As I mentioned in the first part of Maria, Medea, and Midsommar, reading Meneghini’s biography now in 2020, it’s hard not to read more self-congratulatory and self-serving reasons for him putting pen to paper. Not that Stassinopoulos doesn’t include some salacious details that may not best serve the Callas narrative, but at least her book isn’t the late-20th–century equivalent of a 200-page subtweet.
And yet, the coverage from its time tells a different story. Setting aside the claims of plagiarism leveled against Stassinopoulos (which were settled out of court “in the low five figures,” a case that left one of Callas’s biographers to become close friends with Stassinopoulos), Maria Callas: The Woman Behind the Legend — along with its subject — took a critical backlash in the wake of its $1 million success, Book of the Month Club inclusion, and talks of a Ken Russell adaptation.

Writing for the New York Times in 1981, when the book was released in the States, Donald Henahan qualified it as “a fascinating social document in its way.” That “in its way” does a lot of work for the subsequent review, which characterizes Stassinopoulos’s book as “a model of how to destroy a career.
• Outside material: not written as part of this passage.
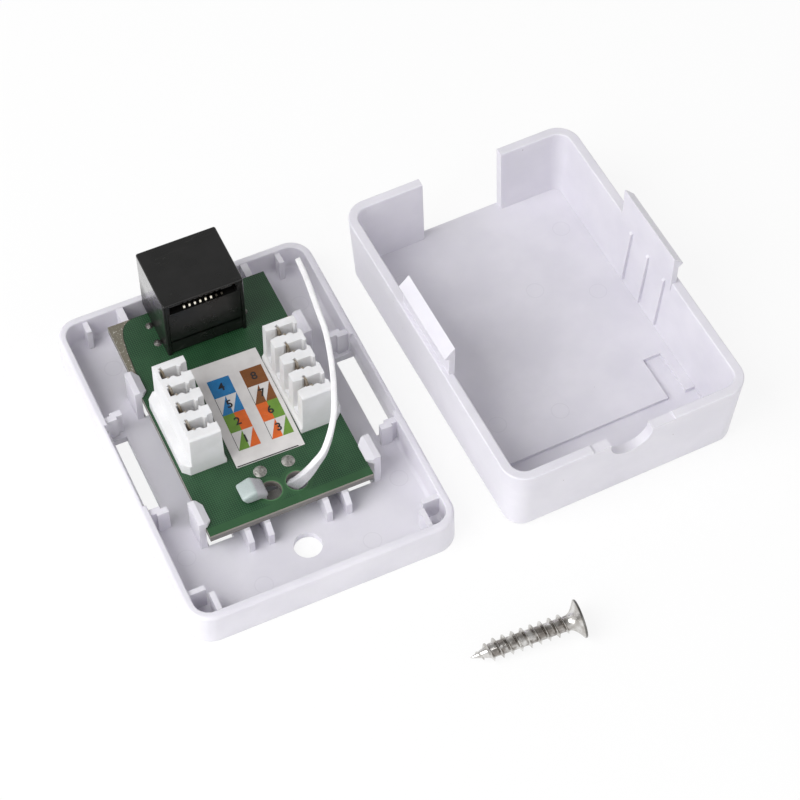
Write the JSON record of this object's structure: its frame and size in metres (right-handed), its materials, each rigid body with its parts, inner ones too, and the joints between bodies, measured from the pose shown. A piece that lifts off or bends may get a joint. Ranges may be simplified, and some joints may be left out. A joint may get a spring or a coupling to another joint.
{
  "type": "surface-mount network wall box",
  "caption": "Opened surface-mount network wall box: tray with circuit board, jack, punch-down blocks and cable tie, with its cover and wall screw beside it.",
  "frame": {"origin": "centre of the tray's back face, which lies on the wall", "axes": "+Z out of the wall, +Y towards the edge with the jack's mouth, +X towards the cover that lies beside the tray"},
  "size_m": [0.1044, 0.0959, 0.0239],
  "materials": {
    "tray_plastic": "satin moulded, very pale lilac white",
    "board": "green lacquer over a woven glass board",
    "jack_plastic": "fine matt charcoal",
    "contact_wire": "bright plated",
    "block_plastic": "satin moulded, warm white",
    "contact_fork": "tinned, stamped",
    "label_card": "printed colour fields on light grey film",
    "tie_nylon": "translucent white nylon",
    "screw_zinc": "bright zinc",
    "solder": "tinned"
  },
  "bodies": {
    "root": {"base_tray": "tray_plastic", "board_eyelets": "solder", "cable_tie": "tie_nylon", "circuit_board": "board", "cover_shell": "tray_plastic", "jack_contact_1": "contact_wire", "jack_contact_2": "contact_wire", "jack_contact_3": "contact_wire", "jack_contact_4": "contact_wire", "jack_contact_5": "contact_wire", "jack_contact_6": "contact_wire", "jack_contact_7": "contact_wire", "jack_contact_8": "contact_wire", "jack_contact_carrier": "jack_plastic", "jack_housing": "jack_plastic", "solder_joints": "solder", "terminal_block_left": "block_plastic", "terminal_block_right": "block_plastic", "terminal_contact_1": "contact_fork", "terminal_contact_2": "contact_fork", "terminal_contact_3": "contact_fork", "terminal_contact_4": "contact_fork", "terminal_contact_5": "contact_fork", "terminal_contact_6": "contact_fork", "terminal_contact_7": "contact_fork", "terminal_contact_8": "contact_fork", "wall_screw": "screw_zinc", "wiring_label": "label_card"}
  },
  "joints": []
}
Far more harsh was musicologist Joan Peyser, who called Stassinopoulos “the London equivalent of America’s Marabel Morgan,” took the author to task for producing “a biography loaded with detail, high on hyperbole and lacking in objectivity,” also noting that, “[h]owever frivolous this book may be, Callas was in no way frivolous.”
To be fair, these are valid reads on Stassinopoulos’s book, perhaps even fortified by the fact that Stassinopoulos hadn’t covered arts and culture in any significant way prior to The Woman Behind the Legend. But her research was nevertheless rigorous (including receiving hundreds of letters that Maria sent to her godfather, Dr. Leonidas Lantzounis.
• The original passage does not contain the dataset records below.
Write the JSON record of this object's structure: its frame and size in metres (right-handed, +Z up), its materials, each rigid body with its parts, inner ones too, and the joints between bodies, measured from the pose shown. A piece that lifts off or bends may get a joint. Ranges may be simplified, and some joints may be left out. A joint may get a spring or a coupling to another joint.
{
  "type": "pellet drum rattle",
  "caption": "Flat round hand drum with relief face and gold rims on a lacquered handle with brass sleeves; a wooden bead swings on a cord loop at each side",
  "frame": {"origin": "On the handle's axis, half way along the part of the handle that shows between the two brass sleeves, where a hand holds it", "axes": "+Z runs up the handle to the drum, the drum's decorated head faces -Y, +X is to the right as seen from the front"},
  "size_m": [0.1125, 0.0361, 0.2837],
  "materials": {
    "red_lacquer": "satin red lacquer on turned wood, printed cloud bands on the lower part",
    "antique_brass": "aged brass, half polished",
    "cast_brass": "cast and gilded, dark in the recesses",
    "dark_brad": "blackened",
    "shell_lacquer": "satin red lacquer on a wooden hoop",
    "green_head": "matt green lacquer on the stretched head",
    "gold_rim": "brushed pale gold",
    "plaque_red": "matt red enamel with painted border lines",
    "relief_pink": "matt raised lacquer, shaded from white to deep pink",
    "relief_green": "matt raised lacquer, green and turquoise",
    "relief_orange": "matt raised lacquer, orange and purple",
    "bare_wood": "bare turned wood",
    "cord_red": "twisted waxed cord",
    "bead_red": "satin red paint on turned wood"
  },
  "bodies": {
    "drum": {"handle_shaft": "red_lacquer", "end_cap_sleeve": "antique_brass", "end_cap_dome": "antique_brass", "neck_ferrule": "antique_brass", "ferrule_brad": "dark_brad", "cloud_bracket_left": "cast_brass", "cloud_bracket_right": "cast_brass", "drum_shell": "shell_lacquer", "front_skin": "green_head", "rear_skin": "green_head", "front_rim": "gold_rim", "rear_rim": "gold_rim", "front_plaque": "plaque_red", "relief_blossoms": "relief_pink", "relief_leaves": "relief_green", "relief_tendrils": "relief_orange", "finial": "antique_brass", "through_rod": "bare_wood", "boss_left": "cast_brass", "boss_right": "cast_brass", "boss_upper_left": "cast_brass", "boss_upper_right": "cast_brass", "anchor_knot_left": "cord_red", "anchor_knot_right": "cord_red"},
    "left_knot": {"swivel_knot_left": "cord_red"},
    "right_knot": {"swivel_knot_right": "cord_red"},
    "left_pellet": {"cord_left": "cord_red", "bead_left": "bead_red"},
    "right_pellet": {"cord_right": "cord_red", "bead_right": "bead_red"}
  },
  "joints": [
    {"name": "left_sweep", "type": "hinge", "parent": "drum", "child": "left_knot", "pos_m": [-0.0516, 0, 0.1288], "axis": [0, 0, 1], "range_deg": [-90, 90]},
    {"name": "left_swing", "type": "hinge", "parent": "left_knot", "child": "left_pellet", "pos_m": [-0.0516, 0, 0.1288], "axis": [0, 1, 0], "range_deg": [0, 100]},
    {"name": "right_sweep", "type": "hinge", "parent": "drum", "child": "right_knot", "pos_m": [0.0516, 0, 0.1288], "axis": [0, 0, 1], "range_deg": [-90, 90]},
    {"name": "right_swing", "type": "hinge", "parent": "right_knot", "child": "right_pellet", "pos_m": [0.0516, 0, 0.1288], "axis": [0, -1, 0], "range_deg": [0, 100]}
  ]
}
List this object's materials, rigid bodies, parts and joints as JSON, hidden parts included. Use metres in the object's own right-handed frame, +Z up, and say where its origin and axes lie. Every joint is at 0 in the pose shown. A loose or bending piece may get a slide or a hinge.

In fact, Nicholas Gage’s 2000 book, Greek Fire: The Story of Maria Callas and Aristotle Onassis (which makes the claim that the couple’s illegitimate love child was born in Milan and died the same day), receives none of the claims of frivolity and is in fact criticized by the Times for how much research was disclosed. Without any question of objectivity, hyperbole, or frivolity (which can be argued is as present in Gage’s book as it is in Stassinopoulos’s), Sally Bedell Smith concluded “after years of erroneous accounts about Onassis and Callas, not to mention their own embroidered versions of their lives, Gage diligently sets the record straight.”
More contemporaneous with The Woman Behind the Legend was Meneghini’s memoir, which was reviewed in 1982 by the Times’s long-serving music critic, Peter G. Davis. “In Meneghini's view, his life with Callas was nothing less than a beautiful, if ill-fated, love story,” Davis writes. “And perhaps, in a strange way, it was.”
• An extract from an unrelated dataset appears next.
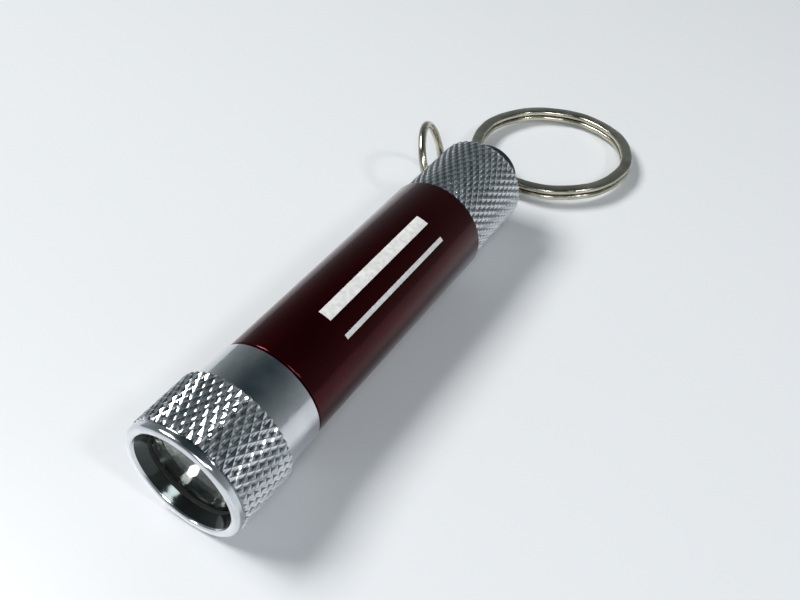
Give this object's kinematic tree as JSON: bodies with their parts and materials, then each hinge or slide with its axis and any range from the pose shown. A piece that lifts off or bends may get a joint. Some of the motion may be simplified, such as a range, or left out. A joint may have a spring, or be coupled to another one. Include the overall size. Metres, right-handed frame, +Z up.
{
  "type": "keychain flashlight",
  "caption": "Pocket flashlight for a key ring: knurled twist head with lens, smooth tube, knurled tail cap with a push button, and linked rings.",
  "frame": {"origin": "middle of the bounding box, on the surface that the light lies on", "axes": "+X along the light from the lens to the tail button and the rings, +Z up"},
  "size_m": [0.0984, 0.0284, 0.0158],
  "materials": {
    "chrome": "polished",
    "anodised_red": "gloss anodised",
    "nickel": "nickel plated, worn",
    "black_plastic": "satin",
    "rubber": "matt",
    "lens": "clear",
    "mirror": "mirror",
    "phosphor": "silicone dome",
    "circuit": "solder mask",
    "brass": "machined",
    "ferrite": "fired ferrite",
    "spring_steel": "drawn wire",
    "cell_wrap": "printed sleeve",
    "copper": "plated"
  },
  "bodies": {
    "barrel": {"body_tube": "anodised_red", "tube_front_o_ring": "rubber", "tail_o_ring": "rubber", "battery_cell": "cell_wrap"},
    "light_engine": {"pill": "brass", "led_board": "circuit", "led_emitter": "phosphor", "reflector_insulator": "black_plastic", "driver_board": "circuit", "driver_inductor": "ferrite", "positive_spring": "spring_steel"},
    "head": {"head_shell": "chrome", "reflector": "mirror", "lens": "lens", "lens_o_ring": "rubber"},
    "switch_module": {"switch_body": "black_plastic", "switch_lock_ring": "brass", "return_spring": "spring_steel", "battery_spring": "spring_steel"},
    "tail_cap": {"tail_cap": "chrome"},
    "button": {"push_button": "black_plastic", "switch_plunger": "copper"},
    "jump_ring": {"jump_ring": "nickel"},
    "link_ring": {"link_ring": "nickel"},
    "split_ring": {"split_ring": "nickel"}
  },
  "joints": [
    {"name": "head_travel", "type": "slide", "parent": "barrel", "child": "light_engine", "axis": [-1, 0, 0], "range_m": [0, 0.003]},
    {"name": "head_turn", "type": "hinge", "parent": "light_engine", "child": "head", "pos_m": [-0.04244, 0.00114, 0.0079], "axis": [-1, 0, 0], "range_deg": [0, 1440]},
    {"name": "cap_travel", "type": "slide", "parent": "barrel", "child": "switch_module", "axis": [1, 0, 0], "range_m": [0, 0.003]},
    {"name": "cap_turn", "type": "hinge", "parent": "switch_module", "child": "tail_cap", "pos_m": [0.00556, 0.00114, 0.0079], "axis": [1, 0, 0], "range_deg": [0, 1440]},
    {"name": "button_press", "type": "slide", "parent": "tail_cap", "child": "button", "axis": [-1, 0, 0], "range_m": [0, 0.0013], "stiffness_N_per_m": 600, "springref_m": -0.0005},
    {"name": "jump_ring_swing", "type": "hinge", "parent": "tail_cap", "child": "jump_ring", "pos_m": [0.01247, 0.00885, 0.00572], "axis": [0.1524, -0.2308, -0.961], "range_deg": [-60, 20]},
    {"name": "link_ring_swing", "type": "hinge", "parent": "jump_ring", "child": "link_ring", "pos_m": [0.0215, 0.01146, 0.002], "axis": [0.6166, 0.453, 0.6439], "range_deg": [-8, 90]},
    {"name": "split_ring_turn", "type": "hinge", "parent": "link_ring", "child": "split_ring", "pos_m": [0.03589, -0.00087, 0.002], "axis": [0.035, 0, 0.9994], "range_deg": [-150, 150]}
  ],
  "couplings": [
    {"joint": "head_turn", "follows": "head_travel", "rad_per_m": 8377.6},
    {"joint": "cap_turn", "follows": "cap_travel", "rad_per_m": 8377.6}
  ]
}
Where even in Meneghini’s own memoir we can read into controlling relationship behavior that is unhealthy at best (such as his orchestrating a reunion with Maria and her abusive mother without his wife’s knowledge), in 1982, Davis read this behavior as that of “a doting but ineffectual husband and meddlesome bore who controlled his wife's every move as she transformed herself from ugly duckling into the world's most glamorous, courted and controversial opera singer.”
The book is further praised, while continuing to paint Callas as the tigress, when Davis concludes: “this loving account of [Meneghini's] life with a woman he never really knew is a poignant document, a much sadder one than this bewildered man ever realized.”
Of all of the biographies and memoirs I’ve read on Callas, I empathize most with Nadia Stancioff’s book, which is part-memoir, part-biography recalling Stancioff’s years as Callas’s assistant as well as her attempts to piece together Maria’s life after her death. The objectivity we expect with a biography is excused in this format, and she seems as confused as any of us are when faced with so many conflicting facts and myths. Here, Kirkus used the phrase “gossipy but relatively tasteful” in its review. “Gossipy” is a word attached to The Woman Behind the Voice as well, but not mentioned in the Times reviews I read of Meneghini or Gage.
At this point, it’s also worth noting that Stassinopoulos and Stancioff are both women, whereas Meneghini and Gage are men. All four books are as subjective and worthy of criticism in their own way. But it’s hard to not consider the fact that, at the end of the 20th Century, male writers still got away with a lot more than their female counterparts.
Who gets to tell the stories of other people? Who gets to control the history of origins? The story of Maria Callas is the story of a mythical woman being forced to live out her very human emotions on a global stage. The ramifications of those emotions, which have since woven themselves into venerable legends and camp anecdotes, are — as we’ve seen — unique to Callas’s own gender. But we can also see that the ramifications of others telling that story are gendered all.

Coda: In the case of Arianna Stassinopoulos, those ramifications continue to play out. Like Callas, she married a wealthy man. Her achievements in life were equated with that marriage, as well as her connections to others who handed her undue opportunities (including the Callas biography). A 1983 feature in New York magazine titled “The Rise and Rise of Arianna Stassinopoulos” may as well have been titled “L’incoronazione di Arianna.”
Stassinopoulos would be forgiven for writing off the article’s author, Jesse Kornbluth, for his takedown. Yet in a follow-up published by New York in 2006 by Emily Nussbaum, we learn that the two are now friends.
Of course, Jesse — along with the rest of us — now refer to her by the name she took in her marriage (and kept after her divorce): Arianna Huffington.